Several States have also developed legislation seeking to protect threatened species. The NSW legislation, for example, has the capacity, through the designation of “critical habitat” to provide limited protection over areas of private land. Public land, of course, tends to be more readily protected by State programs.
All States have begun developing environmental flow programs, under the CoAG water reform agenda (see above). NSW, for example, has implemented environmental flow provision in all regulated318 rivers, which has reduced historical usage by around 5 to 6% in most of these rivers319. However, in heavily-used river basins, water allocations have already eaten well into environmental flows, and winding allocations back in a substantial way has obvious social, economic and political difficulties.
How do State programs rate when compared with Principle 8 of the national biodiversity strategy? Principle 8 contains the two cornerstones of biodiversity protection: reserves, plus “sympathetic” management of modified ecosystems.
As already mentioned, only one State (Victoria) has made an attempt to establish a system of representative freshwater ecosystem reserves, and for this reason the Victorian situation is discussed in more detail below. The slow progress in implementing national commitments to such reserves (dating back to 1982) can partly be explained by apparent oversights in the national biodiversity strategy (and the earlier National Strategy for Ecologically Sustainable Development) already discussed. Currently, no Australian State has a comprehensive inventory of freshwater ecosystems, including both flowing and still waterbodies, and incorporating useful classifications of ecosystem ‘type’, as well as value and condition indices.
By way of overview, it should be said that, in some areas, considerable progress has been made. In partial fulfillment of international Ramsar commitments, all States have developed wetlands inventories (although all, to a lesser or greater degree, remain unfinished) and a wetlands directory exists at the national level which identifies particularly important wetlands (discussed above). Most States have (or are developing) wetland strategies. Most of these strategies rely heavily on voluntary conservation and education programs, although some (in NSW, for example) seek to protect wetlands through prescriptive land-use planning procedures. Such procedures rely, of course, on inventories or maps of those wetlands which must be taken into account by planning authorities.
Most States have, or are developing, biodiversity strategies (Queensland being the notable exception) and recent Commonwealth legislation seeks to strengthen planning actions related to developments which may affect threatened species (discussed above).

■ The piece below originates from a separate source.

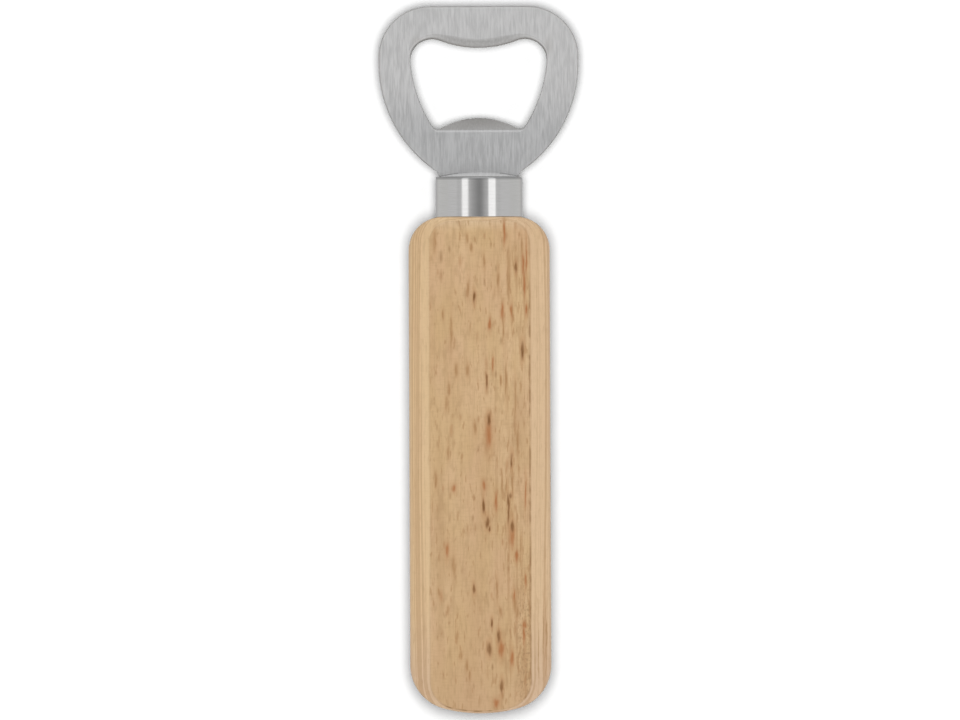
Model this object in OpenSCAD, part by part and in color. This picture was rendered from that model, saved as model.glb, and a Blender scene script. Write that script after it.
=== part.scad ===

In terms of the assessment of the environmental effects of infrastructure developments, all States have environmental assessment procedures, active through land-use planning mechanisms, which seek to identify and ameliorate the environmental effects of proposed infrastructure developments (such as dams, for example)320. All of these procedures contain specific exemptions covering small developments deemed to have minimal impact, and while this makes sense in terms of the efficiency of the overall planning system, it introduces major difficulties in terms of managing the cumulative effects of small-scale incremental development (such as levee banks or farm dams, for example). In turn, various strategies have been developed by different States to overcome this problem. However, due partly to the absence of comprehensive inventories of freshwater ecosystems in each State (and the strategic programs such inventories could allow321), and partly due to difficulties inherent in planning systems (such as the tyranny of small decisions, for example322) these strategies remain substantially ineffective at this point in time.
Two further classes of legislation should be mentioned. Some States have developed environmental impact assessment procedures relating specifically to large projects (of 'State significance') - very large dams, for example. Additionally, all States have developed environmental impact procedures relating specifically to proposals affecting the water cycle (such as dams of a variety of sizes, or major irrigation proposals). However, again partly due to the lack of State-wide inventories of freshwater ecosystems and associated strategic conservation plans, such legislation has not been particularly effective in protecting freshwater biodiversity. These procedures do, however, provide a basis on which a more effective framework (based on integrated catchment management principles) could be built.
Differences and similarities

Freshwater biodiversity programs in different States have many common features. As outlined above, strategic planning instruments tend to fall into four groups: wetland, river, and biodiversity strategies, and water management frameworks. A few States (eg: NSW) have groundwater policies encompassed within broader water framework strategies (see below).


In spite of the inheritance many of these programs owe to the national biodiversity strategy, there is a general absence of any acknowledgment that the natural world possesses intrinsic values (ie: values other than those related to humans). Again, in spite of their inheritance, few strategies explicitly list the precautionary principle amongst their key operating principles, even though most post-date the National Strategy for Ecologically Sustainable Development 1992.
Whilst most do deal with the need for representative reserves (acknowledging Principle 8 of the national biodiversity strategy), and most do deal with the need for comprehensive ecosystem inventories, the reality is that these programs are either under-funded or not funded at all in most States.
Few State strategies discuss the difficulties in dealing with the cumulative effects of incremental water infrastructure development, even though the example posed by the Murray-Darling Basin provides such a stark reminder of the results of this incremental process. Those State water management frameworks which have developed catchment management programs outside statutory frameworks (like Tasmania and the Northern Territory, for example) will - in my view - find cumulative effects exceptionally difficult, if not impossible, to manage. The lack of ‘standing’ of these voluntary processes saps them of authority and credibility.
Another disappointing feature of most recent State water legislation323 is the perpetuation of the anachronistic concept of drainage agencies: publicly funded organisations which, in the past, have been responsible for massive wetland destruction in the name of agricultural development. I acknowledge that drainage functions are a necessary part of irrigation schemes, but here they should stay. There is no place today for bodies simply dedicated to draining land.